WHAT THIS TASK INVOLVES
Take every line from the listing below that includes "manifold" and copy it.

DATASET EXTRACT
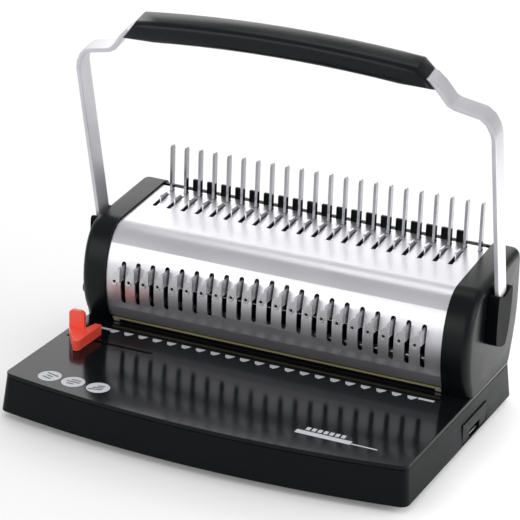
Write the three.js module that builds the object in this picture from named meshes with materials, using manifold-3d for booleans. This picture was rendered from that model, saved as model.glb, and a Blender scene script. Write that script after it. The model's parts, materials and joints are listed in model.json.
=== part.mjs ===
// Manual comb binding machine: a bowed base with a paper table, a slotted drum over the punches,
// and one wide handle that turns about a shaft through the drum. Millimetres, +Z up, front is -Y.
// The origin is under the middle of the machine, on the surface it stands on.
import * as THREE from 'three';
import { mergeVertices } from 'three/addons/utils/BufferGeometryUtils.js';
import Module from 'manifold-3d';

const wasm = await Module();
wasm.setup();

// ---- Driving dimensions -------------------------------------------------------------------

// Hole pattern of a plastic comb: 21 rings, 9/16 inch apart
const PITCH = 14.2875;
const RINGS = 21;

// Clearances
const GAP = 0.3; // between pieces that rest on each other
const RUN = 0.5; // round a piece that slides or turns

// Drum and base, overall
const END_MARGIN = 10; // cover beyond the punched row, each end
const CAP_WIDTH = 25;
const TABLE_DEPTH = 153.5; // front tip of the base to the front of the drum
const DRUM_DEPTH = 124.5;
const ROOF_FRONT = 92; // height of the drum's roof over the table, at its front and rear
const ROOF_REAR = 100.3;

// Base
const FOOT_HEIGHT = 5;
const FOOT_RADIUS = 9;
const FOOT_INSET = 22;
const BASE_HEIGHT = 30.6;
const BASE_WALL = 3;
const BASE_DRAFT = 3;
const BASE_BOW = 16;
const BASE_OVERHANG = 14; // the drum's rear stands this far behind the base
const CORNER_RADIUS = 8;
const FLOOR_T = 1.5;
const TABLE_T = 1.8;
const TABLE_SKIRT = 3.8; // the table's turned-down edge, top to lower rim

// Drum shell
const COVER_T = 1.5;
const CAP_PROUD = 2;
const CAP_WALL = 2.5;
const CAP_ROUND = 8; // radius of the caps' outer rim
const MOUTH_HEIGHT = 6.7; // cover's lower edge over the table
const MOUTH_SETBACK = 9.5; // cover's lower edge behind the drum's front
const FRAME_T = 2.5;

// Punching unit
const PUNCH_SETBACK = 18.5; // row of punches behind the drum's front
const HOLE_WIDTH = 7.9;
const HOLE_LENGTH = 2.9;
const THROAT = 3.2;
const DIE_T = 6.5;
const DIE_LEDGE = 26;
const DIE_REAR = 26; // die behind the punch row
const GUIDE_T = 1.8;
const GUIDE_REAR = 4;
const PUNCH_REST = 5.5; // tip of the end punches over the table, at rest
const STAGGER = 9.5; // the middle punch hangs this much higher than the end ones
const PUNCH_TOP = 72; // top of every punch over the table
const BAR_HEIGHT = 9;
const BAR_BOTTOM = 64.2;
const TAB_HEIGHT = 13;
const TAB_T = 2.4;
const TAB_BOTTOM = 47; // over the table, at the end punches
const TAB_DIP = 6; // the tab drops this much between the cover and its blade
const TAB_REACH = 8.5; // tab in front of the drum
const EAR_WIDTH = 8.6;
const EAR_HEIGHT = 12;
const EAR_DROP = 4; // the ear's top under the tab's top
const EAR_T = 1.6;
const EAR_HOLE_RADIUS = 1.5;
const SLOT_WIDTH = 4.6;
const SLOT_TOP = 63.2; // front slots over the table, at the ends of the row
const SLOT_BOTTOM = 23.6;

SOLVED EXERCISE
Write the three.js module that builds the object in this picture from named meshes with materials, using manifold-3d for booleans. This picture was rendered from that model, saved as model.glb, and a Blender scene script. Write that script after it. The model's parts, materials and joints are listed in model.json.
import Module from 'manifold-3d';